(Stored data)
☆ ☆ ☆

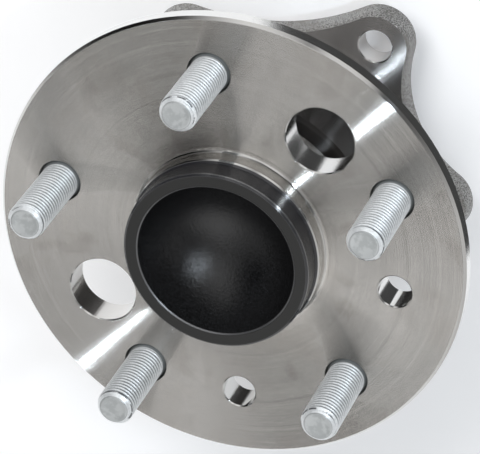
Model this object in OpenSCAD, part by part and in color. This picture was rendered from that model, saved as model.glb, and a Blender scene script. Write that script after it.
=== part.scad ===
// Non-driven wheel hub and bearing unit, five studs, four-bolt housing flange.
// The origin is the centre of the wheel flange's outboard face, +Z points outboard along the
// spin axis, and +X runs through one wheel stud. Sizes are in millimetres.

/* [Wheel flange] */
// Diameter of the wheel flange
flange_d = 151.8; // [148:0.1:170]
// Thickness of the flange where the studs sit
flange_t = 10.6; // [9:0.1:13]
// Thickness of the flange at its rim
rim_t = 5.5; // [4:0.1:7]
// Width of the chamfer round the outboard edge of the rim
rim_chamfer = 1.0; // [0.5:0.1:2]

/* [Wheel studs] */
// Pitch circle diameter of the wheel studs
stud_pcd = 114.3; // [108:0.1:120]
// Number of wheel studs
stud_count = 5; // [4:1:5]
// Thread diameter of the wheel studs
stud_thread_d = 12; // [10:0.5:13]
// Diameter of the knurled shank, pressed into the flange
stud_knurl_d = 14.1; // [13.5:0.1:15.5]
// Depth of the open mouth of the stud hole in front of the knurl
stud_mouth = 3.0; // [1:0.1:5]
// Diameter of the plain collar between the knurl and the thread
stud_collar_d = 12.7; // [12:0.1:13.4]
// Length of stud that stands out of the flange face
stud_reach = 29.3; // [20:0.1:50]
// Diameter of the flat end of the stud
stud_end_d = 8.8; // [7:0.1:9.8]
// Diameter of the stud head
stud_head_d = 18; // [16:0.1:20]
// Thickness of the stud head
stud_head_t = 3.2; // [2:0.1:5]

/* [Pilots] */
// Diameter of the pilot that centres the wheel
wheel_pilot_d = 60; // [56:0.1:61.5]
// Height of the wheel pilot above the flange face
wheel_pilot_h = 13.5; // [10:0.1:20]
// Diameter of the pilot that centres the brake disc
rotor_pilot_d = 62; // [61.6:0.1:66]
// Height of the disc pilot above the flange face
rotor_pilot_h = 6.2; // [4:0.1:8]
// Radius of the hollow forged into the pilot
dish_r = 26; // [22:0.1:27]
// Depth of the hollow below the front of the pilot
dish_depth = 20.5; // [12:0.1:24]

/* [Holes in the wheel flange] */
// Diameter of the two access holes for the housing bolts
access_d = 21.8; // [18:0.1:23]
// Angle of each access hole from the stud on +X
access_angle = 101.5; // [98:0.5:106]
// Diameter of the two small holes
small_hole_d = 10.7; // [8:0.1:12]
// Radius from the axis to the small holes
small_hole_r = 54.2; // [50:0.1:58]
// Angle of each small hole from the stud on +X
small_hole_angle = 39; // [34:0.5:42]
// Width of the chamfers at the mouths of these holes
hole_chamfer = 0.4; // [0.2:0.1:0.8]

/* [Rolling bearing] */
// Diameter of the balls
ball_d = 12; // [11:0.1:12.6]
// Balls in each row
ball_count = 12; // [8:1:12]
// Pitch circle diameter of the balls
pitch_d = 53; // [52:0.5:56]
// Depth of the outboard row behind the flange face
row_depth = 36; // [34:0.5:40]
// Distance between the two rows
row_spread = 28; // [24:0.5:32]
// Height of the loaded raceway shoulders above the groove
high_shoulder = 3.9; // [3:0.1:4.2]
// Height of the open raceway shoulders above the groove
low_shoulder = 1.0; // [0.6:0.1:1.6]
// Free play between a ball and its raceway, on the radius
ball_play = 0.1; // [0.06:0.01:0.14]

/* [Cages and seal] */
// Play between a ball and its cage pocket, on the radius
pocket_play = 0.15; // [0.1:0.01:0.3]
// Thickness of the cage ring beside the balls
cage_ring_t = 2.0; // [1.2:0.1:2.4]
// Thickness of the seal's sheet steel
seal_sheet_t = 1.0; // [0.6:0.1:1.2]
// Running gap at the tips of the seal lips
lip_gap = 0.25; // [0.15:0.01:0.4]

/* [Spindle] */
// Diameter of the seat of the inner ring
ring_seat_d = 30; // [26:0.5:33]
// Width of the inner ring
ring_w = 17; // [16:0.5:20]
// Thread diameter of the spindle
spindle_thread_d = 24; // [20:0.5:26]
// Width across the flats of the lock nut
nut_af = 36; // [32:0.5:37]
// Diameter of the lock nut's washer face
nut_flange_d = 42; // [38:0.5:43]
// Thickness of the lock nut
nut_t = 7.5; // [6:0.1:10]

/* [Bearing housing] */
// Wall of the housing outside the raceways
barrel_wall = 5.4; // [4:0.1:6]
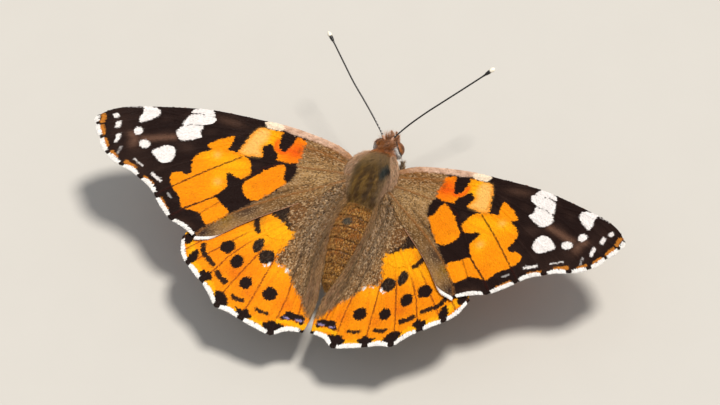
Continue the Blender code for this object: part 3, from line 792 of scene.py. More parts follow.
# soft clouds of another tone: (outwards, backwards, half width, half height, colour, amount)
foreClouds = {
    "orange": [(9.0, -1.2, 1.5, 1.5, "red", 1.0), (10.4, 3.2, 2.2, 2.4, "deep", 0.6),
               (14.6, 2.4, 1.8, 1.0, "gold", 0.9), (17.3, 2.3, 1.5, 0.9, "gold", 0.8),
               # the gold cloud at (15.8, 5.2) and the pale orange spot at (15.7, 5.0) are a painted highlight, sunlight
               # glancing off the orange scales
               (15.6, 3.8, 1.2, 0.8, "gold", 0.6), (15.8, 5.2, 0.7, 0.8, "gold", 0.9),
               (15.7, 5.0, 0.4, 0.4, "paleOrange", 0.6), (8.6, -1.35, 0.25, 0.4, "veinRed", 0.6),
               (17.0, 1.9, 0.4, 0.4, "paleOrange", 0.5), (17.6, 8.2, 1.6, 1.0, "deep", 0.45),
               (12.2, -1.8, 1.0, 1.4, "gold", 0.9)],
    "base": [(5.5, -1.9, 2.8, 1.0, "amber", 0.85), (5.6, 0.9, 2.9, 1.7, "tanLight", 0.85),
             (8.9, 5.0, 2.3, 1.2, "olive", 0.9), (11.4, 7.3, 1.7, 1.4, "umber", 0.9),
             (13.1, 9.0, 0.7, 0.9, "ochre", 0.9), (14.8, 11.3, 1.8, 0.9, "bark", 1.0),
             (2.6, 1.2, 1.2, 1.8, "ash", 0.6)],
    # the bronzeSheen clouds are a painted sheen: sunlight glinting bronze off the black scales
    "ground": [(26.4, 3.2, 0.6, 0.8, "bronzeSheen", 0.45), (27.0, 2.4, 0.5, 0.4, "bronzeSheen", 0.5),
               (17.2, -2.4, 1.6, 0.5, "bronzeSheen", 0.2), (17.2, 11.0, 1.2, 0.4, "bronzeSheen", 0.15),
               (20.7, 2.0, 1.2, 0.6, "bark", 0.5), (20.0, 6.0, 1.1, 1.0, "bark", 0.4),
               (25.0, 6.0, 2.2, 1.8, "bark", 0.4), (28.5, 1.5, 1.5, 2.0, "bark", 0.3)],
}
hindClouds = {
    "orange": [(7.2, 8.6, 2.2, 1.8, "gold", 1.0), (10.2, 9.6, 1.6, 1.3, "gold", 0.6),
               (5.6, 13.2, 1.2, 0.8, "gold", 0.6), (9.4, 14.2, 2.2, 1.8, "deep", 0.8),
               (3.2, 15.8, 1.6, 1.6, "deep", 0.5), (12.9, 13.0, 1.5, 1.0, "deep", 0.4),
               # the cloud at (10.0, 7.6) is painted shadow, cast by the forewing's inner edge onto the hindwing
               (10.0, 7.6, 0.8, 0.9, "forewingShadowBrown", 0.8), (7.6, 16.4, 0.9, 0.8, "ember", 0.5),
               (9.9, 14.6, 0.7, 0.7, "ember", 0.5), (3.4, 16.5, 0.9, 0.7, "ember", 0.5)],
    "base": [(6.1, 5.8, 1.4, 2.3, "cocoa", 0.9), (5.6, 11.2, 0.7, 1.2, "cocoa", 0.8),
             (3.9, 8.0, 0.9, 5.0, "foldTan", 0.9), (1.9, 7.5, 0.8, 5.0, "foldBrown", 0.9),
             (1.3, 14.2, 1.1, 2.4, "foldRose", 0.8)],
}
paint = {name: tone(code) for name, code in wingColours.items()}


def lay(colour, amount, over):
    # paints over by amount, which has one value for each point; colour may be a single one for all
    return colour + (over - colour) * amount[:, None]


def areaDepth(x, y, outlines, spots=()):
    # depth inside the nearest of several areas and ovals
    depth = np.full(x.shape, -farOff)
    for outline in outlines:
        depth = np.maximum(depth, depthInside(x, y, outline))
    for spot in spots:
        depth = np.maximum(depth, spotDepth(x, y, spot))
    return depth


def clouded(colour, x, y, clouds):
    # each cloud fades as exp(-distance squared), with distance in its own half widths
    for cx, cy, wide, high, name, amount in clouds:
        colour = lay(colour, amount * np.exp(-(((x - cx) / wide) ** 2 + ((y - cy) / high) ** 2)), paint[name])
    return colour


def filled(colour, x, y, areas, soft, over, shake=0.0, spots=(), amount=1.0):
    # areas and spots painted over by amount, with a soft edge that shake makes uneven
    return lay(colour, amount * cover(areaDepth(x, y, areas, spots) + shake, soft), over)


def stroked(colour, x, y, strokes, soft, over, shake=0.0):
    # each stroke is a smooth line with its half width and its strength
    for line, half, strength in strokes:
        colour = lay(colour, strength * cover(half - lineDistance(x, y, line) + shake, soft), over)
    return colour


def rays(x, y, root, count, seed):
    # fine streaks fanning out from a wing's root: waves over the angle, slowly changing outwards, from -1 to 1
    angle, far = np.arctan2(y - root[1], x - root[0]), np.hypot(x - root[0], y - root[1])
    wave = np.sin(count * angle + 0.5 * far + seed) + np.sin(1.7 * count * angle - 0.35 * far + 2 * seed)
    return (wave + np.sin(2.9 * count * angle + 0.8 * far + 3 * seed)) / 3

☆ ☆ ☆

:: PROMPT ::
Extract each line from the entries above that contains the string "scene".

:: ANSWER TO THE EXERCISE ::
Model this object in OpenSCAD, part by part and in color. This picture was rendered from that model, saved as model.glb, and a Blender scene script. Write that script after it.
Continue the Blender code for this object: part 3, from line 792 of scene.py. More parts follow.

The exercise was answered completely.